Vocês conseguem imaginar isso? Conseguem imaginar a ira de uma senhora de 70 e poucos anos que se atreve a esbofetear um homem capaz das piores atrocidades? Talento de Fernanda ou pieguice minha, eu pude sentir cada gota de rancor, mágoa e sofrimento destilada pelas palavras da atriz. O tabefe me fez dar um salto do sofá. Aquela mãe declamando selvajarias aos berros contra o demônio de sua cria pode até ser ficcional. Uma farsa encenada e cronometrada. E, por mais absorto que eu estivesse, ainda tinha consciência disso.

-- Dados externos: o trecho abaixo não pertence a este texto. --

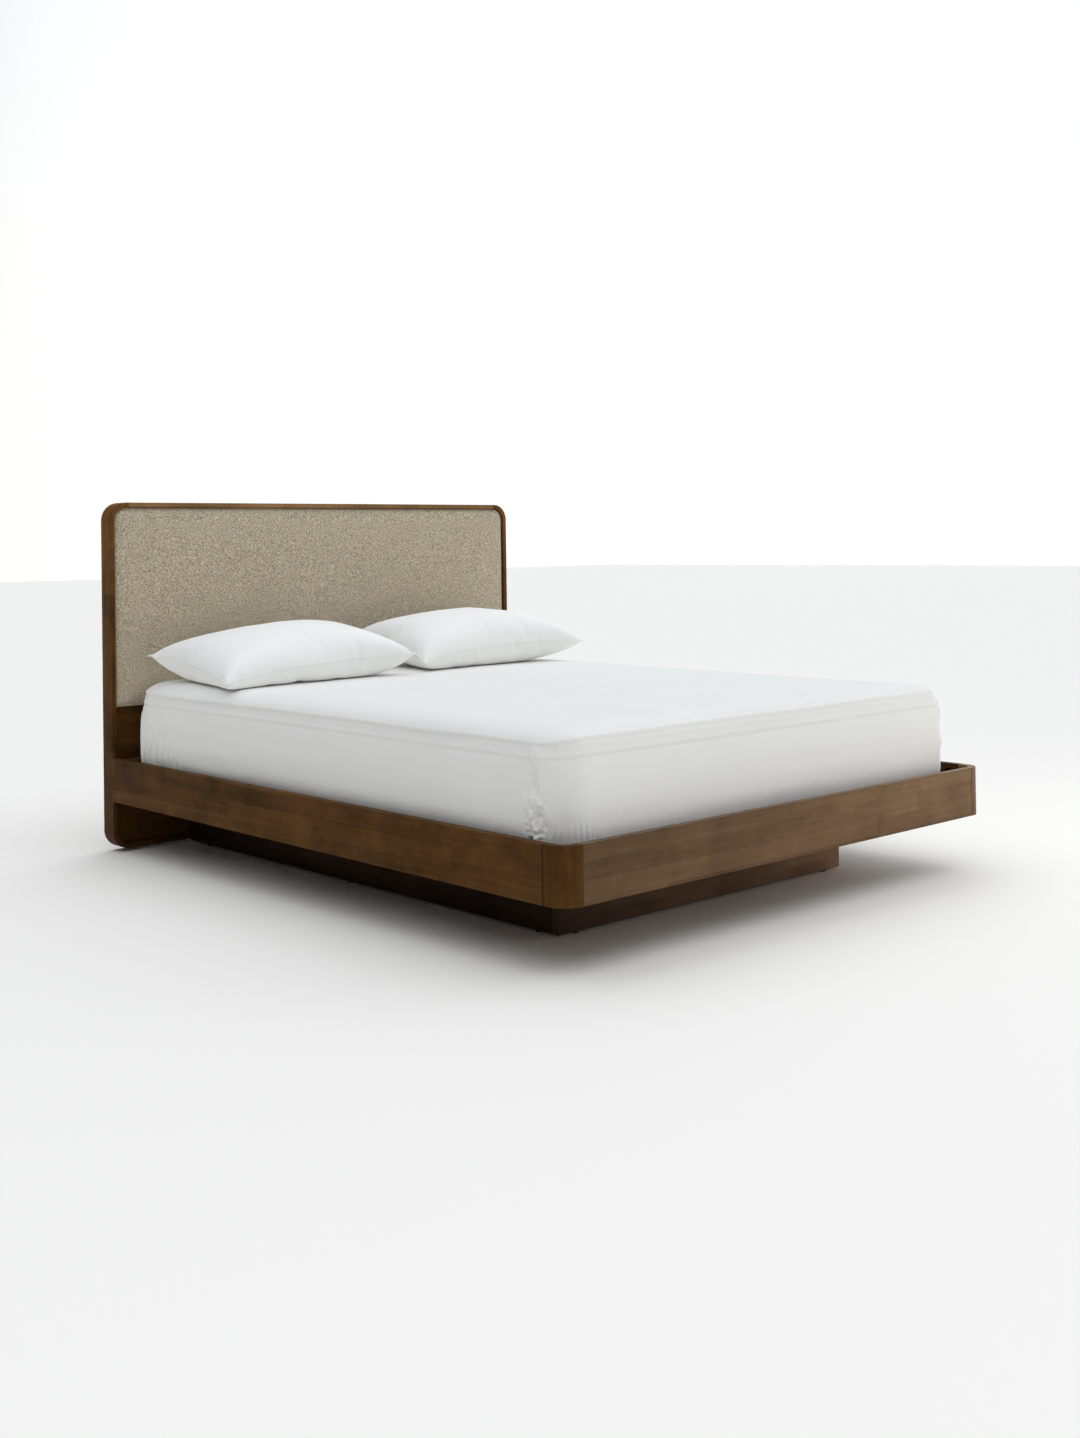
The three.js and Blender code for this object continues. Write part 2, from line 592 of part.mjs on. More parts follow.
// A pillow's upper and lower faces meet in a seam through four corners. Each side pulls in between
// its corners, and the lower face lies flat where it reaches the sheet.
function pillow(corners) {
  const corner = ([x, distance, height]) => new THREE.Vector3(x, fromHead(distance), BASE_Z + height);
  const frontLeft = corner(corners.frontLeft);
  const frontRight = corner(corners.frontRight);
  const backRight = corner(corners.backRight);
  const backLeft = corner(corners.backLeft);
  const middle = frontLeft.clone().add(frontRight).add(backRight).add(backLeft).multiplyScalar(0.25);
  const halfLong = frontLeft.distanceTo(frontRight) / 2;
  const halfShort = frontLeft.distanceTo(backLeft) / 2;

  const seamPlane = (u, v) => {
    const front = frontLeft.clone().lerp(frontRight, u);
    const point = front.lerp(backLeft.clone().lerp(backRight, u), v);
    const across = 2 * u - 1;
    const along = 2 * v - 1;
    const pullX = (PILLOW_WAIST / halfLong) * (1 - along * along) * across * across;
    const pullY = (PILLOW_WAIST / halfShort) * (1 - across * across) * along * along;
    point.x += (middle.x - point.x) * pullX;
    point.y += (middle.y - point.y) * pullY;
    return point;
  };
  const plumpness = (u, v) => {
    const across = 2 * u - 1;
    const along = 2 * v - 1;
    return ((1 - across ** 4) * (1 - along ** 4)) ** PILLOW_PLUMP_POWER;
  };
  const floor = SHEET_TOP + PILLOW_CLEARANCE;
  const point = (u, v, upper) => {
    const seam = seamPlane(u, v);
    const rise = plumpness(u, v) * (upper ? PILLOW_CROWN : -PILLOW_BELLY);
    return [seam.x, seam.y, Math.max(seam.z + rise, floor)];
  };

  const positions = [];
  for (const upper of [true, false]) {
    const order = upper ? [0, 1, 2, 0, 2, 3] : [0, 2, 1, 0, 3, 2];
    for (let i = 0; i < PILLOW_GRID.along; i++) {
      for (let j = 0; j < PILLOW_GRID.across; j++) {
        const [u, uNext] = [i / PILLOW_GRID.along, (i + 1) / PILLOW_GRID.along];
        const [v, vNext] = [j / PILLOW_GRID.across, (j + 1) / PILLOW_GRID.across];
        const square = [[u, v], [uNext, v], [uNext, vNext], [u, vNext]].map((at) => point(...at, upper));
        for (const k of order) positions.push(...square[k]);
      }
    }
  }
  const geometry = new THREE.BufferGeometry();
  geometry.setAttribute("position", new THREE.Float32BufferAttribute(positions, 3));
  const merged = mergeVertices(geometry, MERGE_DISTANCE);
  merged.computeVertexNormals();
  return merged;
}

function addBedding() {
  addPiece("mattress", mattressSlab(0), "ticking");
  addPiece("fitted_sheet", fittedSheet(), "cotton");
  for (const [name, corners] of Object.entries(PILLOWS)) addPiece(name, pillow(corners), "cotton");
}

addHeadboard();
addRails();
addBrackets();
addBase();
addPlinth();
addBedding();

export default bed;
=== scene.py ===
"""Looks for the floating platform bed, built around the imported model. Metres, in the model's frame:
+X to the right seen from the foot, +Y towards the headboard, +Z up, origin on the floor."""

import math

import bpy
import numpy as np
from mathutils import Matrix, Vector


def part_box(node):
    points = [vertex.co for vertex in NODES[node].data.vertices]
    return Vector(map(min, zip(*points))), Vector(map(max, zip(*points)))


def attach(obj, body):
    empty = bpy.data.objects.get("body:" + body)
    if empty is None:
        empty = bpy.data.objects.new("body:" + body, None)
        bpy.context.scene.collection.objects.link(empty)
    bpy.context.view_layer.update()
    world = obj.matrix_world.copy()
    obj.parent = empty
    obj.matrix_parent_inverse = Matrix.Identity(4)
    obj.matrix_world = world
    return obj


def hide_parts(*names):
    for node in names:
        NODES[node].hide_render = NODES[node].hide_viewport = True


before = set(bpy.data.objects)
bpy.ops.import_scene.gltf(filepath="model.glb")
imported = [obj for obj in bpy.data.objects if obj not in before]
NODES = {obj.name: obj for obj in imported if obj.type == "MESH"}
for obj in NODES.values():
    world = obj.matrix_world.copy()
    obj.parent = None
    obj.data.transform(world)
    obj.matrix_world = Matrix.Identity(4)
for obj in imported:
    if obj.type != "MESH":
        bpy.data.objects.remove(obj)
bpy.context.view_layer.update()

MM = 0.001
X, Y, Z = 0, 1, 2


# ---- camera, light and floor ----

CAMERA_PLACE = (-3.135, -3.542, 0.9653)
CAMERA_TURN = 42.32  # degrees from +Y towards +X
CAMERA_TILT = 0.714  # degrees above level
CAMERA_ROLL = -0.824  # degrees
LENS_MM = 38.93
SENSOR_MM = 36
SHIFT_DOWN = -0.1372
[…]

Entretanto, tão logo vieram as propagandas, surpreendi-me num choro súbito. Pranto de almas férteis que sentem pelos outros, sentia como se fosse eu o protetor de uma filha torturada. As lágrimas escorriam e me faziam pensar nas verdadeiras Iracis. Nas mães que viram seus filhos estropiarem-se por uma causa perdida. Por um idealismo desbundado ou por uma porralouquice desvairada. Teriam elas, também, iracundas leoas que zelam pela sua prole, deitado o peso de suas mãos na cara dos inimigos de uma geração?
Pode parecer besta, irrisório e, até mesmo, infantil. Mas eu dediquei aquele inesperado e incontido choro a todas as Iracis do Brasil. Pessoas que, com um pequeno ato de extrema coragem, deixaram uma marca em quem banhou este país de sangue, em qualquer época. Gente que teve a audácia de apontar o dedo para os “nenês” que circulavam, e que ainda circulam, livremente pelas ruelas e avenidas brasileiras.
*Passado esse momento de introspecção e angústia, dei-me conta do ridículo da situação: nunca poderia crer que um dia a Globo me faria chorar por um motivo desses.